Curiosamente, nesse contexto, a solidariedade ou a fraternidade devem ser consideradas como um dos direitos humanos mais essenciais, com a vantagem de não custar absolutamente nada para ser exercitada no dia a dia, pois exige apenas vontade e empatia no curso de nossa vida social e profissional.

Em tempos de pandemia e de outras catástrofes, como se fosse uma fênix mitológica inerente à sociedade, ressurge a solidariedade em variadas frentes, cada vez mais flexível, inovadora e atraente, na medida em que cativa tanta gente a auxiliar as pessoas e os grupos sociais que, naquele momento, por circunstâncias alheias à sua vontade, precisam de calor e de carinho para sobreviver e superar os obstáculos dispostos no seu caminho que, por sua vez, prejudicam sua existência enquanto seres humanos contemporâneos. O calor e o carinho são figuras de linguagem para expressar tudo que possa proteger a vida do ser humano, como, por exemplo, roupas, alimentos, abrigo, dinheiro e qualquer outro instrumento que venha a gerar benefícios aos desprovidos de algum direito.

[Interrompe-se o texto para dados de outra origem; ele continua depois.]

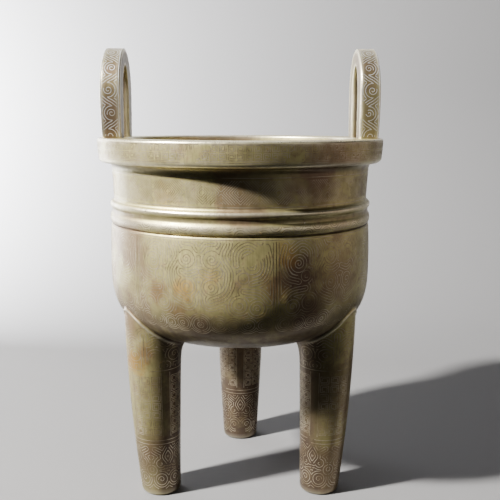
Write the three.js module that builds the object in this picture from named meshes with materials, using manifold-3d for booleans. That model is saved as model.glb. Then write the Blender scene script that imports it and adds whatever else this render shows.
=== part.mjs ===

Uma evolução, em nosso pensamento, portanto, é crucial para que possamos aprimorar o elemento humano: não só em períodos apocalípticos, pandêmicos e catastróficos, em que obrigatoriamente devemos cultuar a solidariedade, mas também em todos os dias de nosso cotidiano e durante nossa permanência no planeta. Pergunta-se: por que quando nós, diante de eventos da natureza, como um terremoto, temos tanta compaixão e solidariedade com o próximo, enquanto, diante dos mais diversos tipos de sofrimento impostos pelo próprio ser humano, não somos tão resolutos e eficientes na logística da solidariedade? Na verdade, podemos dizer que a solidariedade é um dos poucos recursos que quanto mais se usa mais se intensifica a sua força transformadora e, consequentemente, multiplica-se a sua incidência.

Por fim, não devemos nos olvidar da esperança que nos faz ver a vida e o futuro com maiores e melhores expectativas sobre diversos aspectos, o que nos impõe repensar o conceito de direitos humanos e inserir, em seu vasto plexo, a “esperança” ao lado da “solidariedade”, ou seja, como direito humano inalienável de poder almejar prosperidade, melhorando a qualidade de viver e não apenas sobreviver, no presente e no futuro, em qualquer sociedade integrante do globo terrestre.

Esses são os sinceros votos dos acadêmicos e estudiosos dos direitos humanos e do Direito Internacional na era contemporânea, para, com isso, consagrarmos uma real esperança em um mundo melhor e mais solidário.